§ **DATA LINES**:
--- START ---

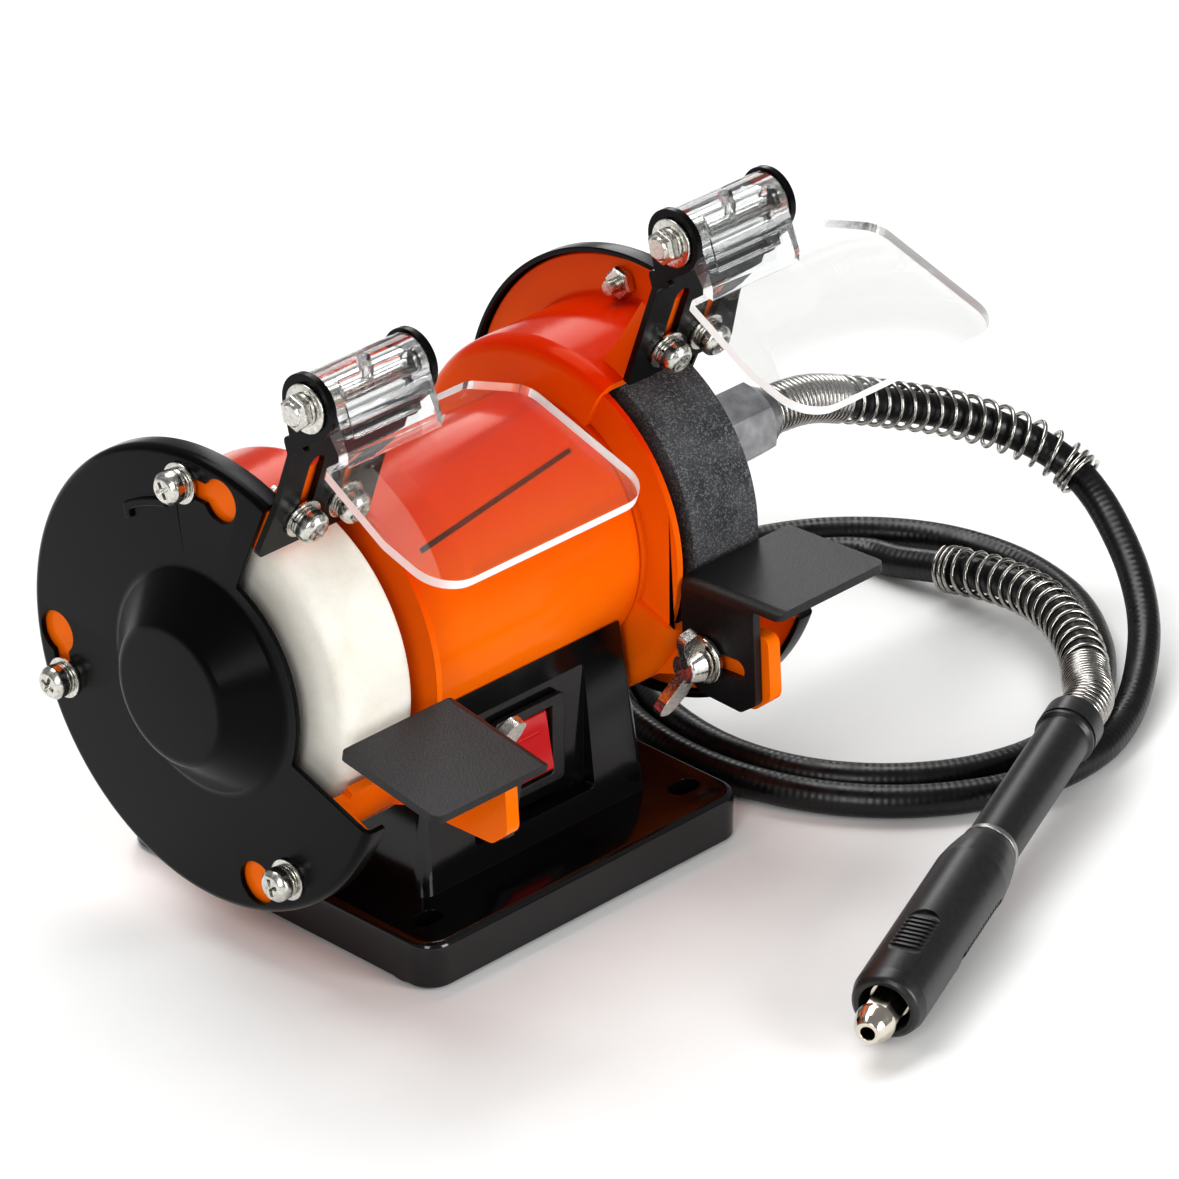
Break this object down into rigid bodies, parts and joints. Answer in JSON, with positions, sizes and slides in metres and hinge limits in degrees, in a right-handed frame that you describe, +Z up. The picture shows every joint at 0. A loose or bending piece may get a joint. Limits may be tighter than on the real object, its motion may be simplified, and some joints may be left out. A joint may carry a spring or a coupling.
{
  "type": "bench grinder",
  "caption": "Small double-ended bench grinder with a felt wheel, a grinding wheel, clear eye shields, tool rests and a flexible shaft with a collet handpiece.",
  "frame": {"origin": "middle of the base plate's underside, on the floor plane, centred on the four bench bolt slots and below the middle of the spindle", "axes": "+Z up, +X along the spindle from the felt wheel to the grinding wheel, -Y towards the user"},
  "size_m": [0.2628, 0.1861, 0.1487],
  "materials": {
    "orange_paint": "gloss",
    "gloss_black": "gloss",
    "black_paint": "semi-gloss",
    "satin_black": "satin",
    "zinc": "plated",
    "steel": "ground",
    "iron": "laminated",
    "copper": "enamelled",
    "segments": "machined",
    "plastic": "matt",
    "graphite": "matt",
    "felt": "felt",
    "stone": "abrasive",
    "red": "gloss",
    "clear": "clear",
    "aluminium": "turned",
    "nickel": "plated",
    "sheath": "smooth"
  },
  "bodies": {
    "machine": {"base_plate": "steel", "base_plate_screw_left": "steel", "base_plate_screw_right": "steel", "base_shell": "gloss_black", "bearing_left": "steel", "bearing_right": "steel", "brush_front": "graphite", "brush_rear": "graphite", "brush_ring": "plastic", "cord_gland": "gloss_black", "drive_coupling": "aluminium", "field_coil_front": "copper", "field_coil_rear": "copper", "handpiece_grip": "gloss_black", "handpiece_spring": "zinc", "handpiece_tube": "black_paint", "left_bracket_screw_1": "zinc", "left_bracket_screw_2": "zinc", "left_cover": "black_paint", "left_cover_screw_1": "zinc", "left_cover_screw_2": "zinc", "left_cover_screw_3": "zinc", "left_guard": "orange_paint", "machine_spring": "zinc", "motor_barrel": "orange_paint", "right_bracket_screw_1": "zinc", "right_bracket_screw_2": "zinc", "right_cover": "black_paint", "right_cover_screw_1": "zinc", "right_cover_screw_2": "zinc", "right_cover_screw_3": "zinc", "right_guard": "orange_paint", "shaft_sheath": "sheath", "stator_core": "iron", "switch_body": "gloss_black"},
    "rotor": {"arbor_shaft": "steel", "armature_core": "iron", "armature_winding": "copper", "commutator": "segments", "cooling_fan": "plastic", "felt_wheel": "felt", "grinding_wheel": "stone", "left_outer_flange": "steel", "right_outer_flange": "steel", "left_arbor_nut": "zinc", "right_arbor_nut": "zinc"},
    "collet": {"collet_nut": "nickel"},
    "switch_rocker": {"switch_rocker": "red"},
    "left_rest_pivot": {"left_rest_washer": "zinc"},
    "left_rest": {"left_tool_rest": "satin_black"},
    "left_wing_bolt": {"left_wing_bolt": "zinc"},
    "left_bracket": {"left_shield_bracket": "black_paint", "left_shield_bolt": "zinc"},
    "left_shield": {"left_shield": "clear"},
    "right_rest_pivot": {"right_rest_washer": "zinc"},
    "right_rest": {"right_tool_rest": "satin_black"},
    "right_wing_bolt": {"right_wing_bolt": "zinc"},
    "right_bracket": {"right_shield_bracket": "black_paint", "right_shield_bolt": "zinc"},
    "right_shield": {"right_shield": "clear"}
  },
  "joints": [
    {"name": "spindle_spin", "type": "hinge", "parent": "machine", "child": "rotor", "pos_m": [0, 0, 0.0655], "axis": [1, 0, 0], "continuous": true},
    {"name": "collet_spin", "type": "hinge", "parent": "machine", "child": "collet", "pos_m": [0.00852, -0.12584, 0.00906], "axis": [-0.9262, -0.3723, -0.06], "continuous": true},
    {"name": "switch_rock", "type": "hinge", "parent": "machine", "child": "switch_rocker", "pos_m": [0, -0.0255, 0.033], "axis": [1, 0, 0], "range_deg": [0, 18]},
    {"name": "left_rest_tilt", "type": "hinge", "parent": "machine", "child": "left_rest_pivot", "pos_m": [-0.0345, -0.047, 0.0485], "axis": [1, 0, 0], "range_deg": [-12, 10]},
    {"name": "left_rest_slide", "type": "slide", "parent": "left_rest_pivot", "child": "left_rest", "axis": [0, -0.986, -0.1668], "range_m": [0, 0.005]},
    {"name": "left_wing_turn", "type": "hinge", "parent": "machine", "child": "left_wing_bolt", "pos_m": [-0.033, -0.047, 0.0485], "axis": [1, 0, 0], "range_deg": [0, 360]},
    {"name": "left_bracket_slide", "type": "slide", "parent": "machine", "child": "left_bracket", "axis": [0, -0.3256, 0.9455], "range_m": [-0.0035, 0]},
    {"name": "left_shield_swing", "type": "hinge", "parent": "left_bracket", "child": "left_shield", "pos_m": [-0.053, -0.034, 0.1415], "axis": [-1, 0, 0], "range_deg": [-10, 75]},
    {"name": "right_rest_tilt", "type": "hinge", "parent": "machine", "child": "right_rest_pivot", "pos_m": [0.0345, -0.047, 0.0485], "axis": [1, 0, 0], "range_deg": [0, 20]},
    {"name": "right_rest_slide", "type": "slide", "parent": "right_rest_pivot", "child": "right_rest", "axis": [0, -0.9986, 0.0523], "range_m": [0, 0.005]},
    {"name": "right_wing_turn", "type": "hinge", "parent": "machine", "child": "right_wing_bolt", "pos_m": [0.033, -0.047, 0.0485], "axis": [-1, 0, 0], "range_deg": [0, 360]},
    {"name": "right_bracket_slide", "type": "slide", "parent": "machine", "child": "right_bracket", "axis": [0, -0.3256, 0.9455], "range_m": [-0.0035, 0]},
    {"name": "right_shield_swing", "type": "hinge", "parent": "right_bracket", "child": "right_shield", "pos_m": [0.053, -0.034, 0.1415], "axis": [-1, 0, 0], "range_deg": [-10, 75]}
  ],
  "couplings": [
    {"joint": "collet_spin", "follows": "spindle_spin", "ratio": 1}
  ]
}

--- END ---

§ **SET PROBLEM**: Print the listing above in its entirety, with every line exact.

§ **RESPONSE TO THIS TASK**:
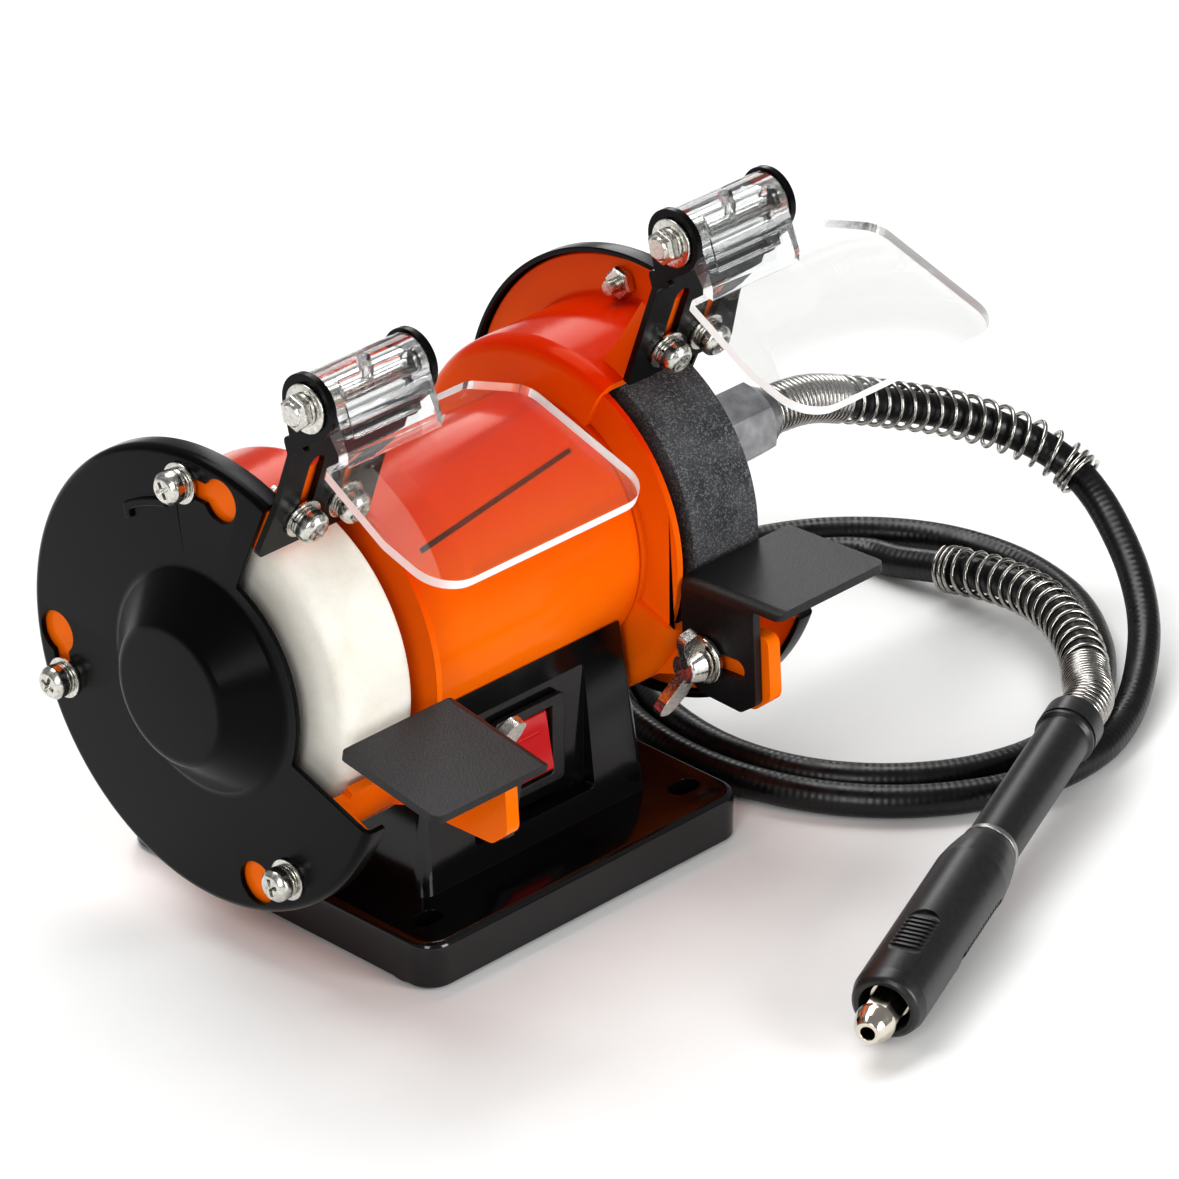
Break this object down into rigid bodies, parts and joints. Answer in JSON, with positions, sizes and slides in metres and hinge limits in degrees, in a right-handed frame that you describe, +Z up. The picture shows every joint at 0. A loose or bending piece may get a joint. Limits may be tighter than on the real object, its motion may be simplified, and some joints may be left out. A joint may carry a spring or a coupling.
{
  "type": "bench grinder",
  "caption": "Small double-ended bench grinder with a felt wheel, a grinding wheel, clear eye shields, tool rests and a flexible shaft with a collet handpiece.",
  "frame": {"origin": "middle of the base plate's underside, on the floor plane, centred on the four bench bolt slots and below the middle of the spindle", "axes": "+Z up, +X along the spindle from the felt wheel to the grinding wheel, -Y towards the user"},
  "size_m": [0.2628, 0.1861, 0.1487],
  "materials": {
    "orange_paint": "gloss",
    "gloss_black": "gloss",
    "black_paint": "semi-gloss",
    "satin_black": "satin",
    "zinc": "plated",
    "steel": "ground",
    "iron": "laminated",
    "copper": "enamelled",
    "segments": "machined",
    "plastic": "matt",
    "graphite": "matt",
    "felt": "felt",
    "stone": "abrasive",
    "red": "gloss",
    "clear": "clear",
    "aluminium": "turned",
    "nickel": "plated",
    "sheath": "smooth"
  },
  "bodies": {
    "machine": {"base_plate": "steel", "base_plate_screw_left": "steel", "base_plate_screw_right": "steel", "base_shell": "gloss_black", "bearing_left": "steel", "bearing_right": "steel", "brush_front": "graphite", "brush_rear": "graphite", "brush_ring": "plastic", "cord_gland": "gloss_black", "drive_coupling": "aluminium", "field_coil_front": "copper", "field_coil_rear": "copper", "handpiece_grip": "gloss_black", "handpiece_spring": "zinc", "handpiece_tube": "black_paint", "left_bracket_screw_1": "zinc", "left_bracket_screw_2": "zinc", "left_cover": "black_paint", "left_cover_screw_1": "zinc", "left_cover_screw_2": "zinc", "left_cover_screw_3": "zinc", "left_guard": "orange_paint", "machine_spring": "zinc", "motor_barrel": "orange_paint", "right_bracket_screw_1": "zinc", "right_bracket_screw_2": "zinc", "right_cover": "black_paint", "right_cover_screw_1": "zinc", "right_cover_screw_2": "zinc", "right_cover_screw_3": "zinc", "right_guard": "orange_paint", "shaft_sheath": "sheath", "stator_core": "iron", "switch_body": "gloss_black"},
    "rotor": {"arbor_shaft": "steel", "armature_core": "iron", "armature_winding": "copper", "commutator": "segments", "cooling_fan": "plastic", "felt_wheel": "felt", "grinding_wheel": "stone", "left_outer_flange": "steel", "right_outer_flange": "steel", "left_arbor_nut": "zinc", "right_arbor_nut": "zinc"},
    "collet": {"collet_nut": "nickel"},
    "switch_rocker": {"switch_rocker": "red"},
    "left_rest_pivot": {"left_rest_washer": "zinc"},
    "left_rest": {"left_tool_rest": "satin_black"},
    "left_wing_bolt": {"left_wing_bolt": "zinc"},
    "left_bracket": {"left_shield_bracket": "black_paint", "left_shield_bolt": "zinc"},
    "left_shield": {"left_shield": "clear"},
    "right_rest_pivot": {"right_rest_washer": "zinc"},
    "right_rest": {"right_tool_rest": "satin_black"},
    "right_wing_bolt": {"right_wing_bolt": "zinc"},
    "right_bracket": {"right_shield_bracket": "black_paint", "right_shield_bolt": "zinc"},
    "right_shield": {"right_shield": "clear"}
  },
  "joints": [
    {"name": "spindle_spin", "type": "hinge", "parent": "machine", "child": "rotor", "pos_m": [0, 0, 0.0655], "axis": [1, 0, 0], "continuous": true},
    {"name": "collet_spin", "type": "hinge", "parent": "machine", "child": "collet", "pos_m": [0.00852, -0.12584, 0.00906], "axis": [-0.9262, -0.3723, -0.06], "continuous": true},
    {"name": "switch_rock", "type": "hinge", "parent": "machine", "child": "switch_rocker", "pos_m": [0, -0.0255, 0.033], "axis": [1, 0, 0], "range_deg": [0, 18]},
    {"name": "left_rest_tilt", "type": "hinge", "parent": "machine", "child": "left_rest_pivot", "pos_m": [-0.0345, -0.047, 0.0485], "axis": [1, 0, 0], "range_deg": [-12, 10]},
    {"name": "left_rest_slide", "type": "slide", "parent": "left_rest_pivot", "child": "left_rest", "axis": [0, -0.986, -0.1668], "range_m": [0, 0.005]},
    {"name": "left_wing_turn", "type": "hinge", "parent": "machine", "child": "left_wing_bolt", "pos_m": [-0.033, -0.047, 0.0485], "axis": [1, 0, 0], "range_deg": [0, 360]},
    {"name": "left_bracket_slide", "type": "slide", "parent": "machine", "child": "left_bracket", "axis": [0, -0.3256, 0.9455], "range_m": [-0.0035, 0]},
    {"name": "left_shield_swing", "type": "hinge", "parent": "left_bracket", "child": "left_shield", "pos_m": [-0.053, -0.034, 0.1415], "axis": [-1, 0, 0], "range_deg": [-10, 75]},
    {"name": "right_rest_tilt", "type": "hinge", "parent": "machine", "child": "right_rest_pivot", "pos_m": [0.0345, -0.047, 0.0485], "axis": [1, 0, 0], "range_deg": [0, 20]},
    {"name": "right_rest_slide", "type": "slide", "parent": "right_rest_pivot", "child": "right_rest", "axis": [0, -0.9986, 0.0523], "range_m": [0, 0.005]},
    {"name": "right_wing_turn", "type": "hinge", "parent": "machine", "child": "right_wing_bolt", "pos_m": [0.033, -0.047, 0.0485], "axis": [-1, 0, 0], "range_deg": [0, 360]},
    {"name": "right_bracket_slide", "type": "slide", "parent": "machine", "child": "right_bracket", "axis": [0, -0.3256, 0.9455], "range_m": [-0.0035, 0]},
    {"name": "right_shield_swing", "type": "hinge", "parent": "right_bracket", "child": "right_shield", "pos_m": [0.053, -0.034, 0.1415], "axis": [-1, 0, 0], "range_deg": [-10, 75]}
  ],
  "couplings": [
    {"joint": "collet_spin", "follows": "spindle_spin", "ratio": 1}
  ]
}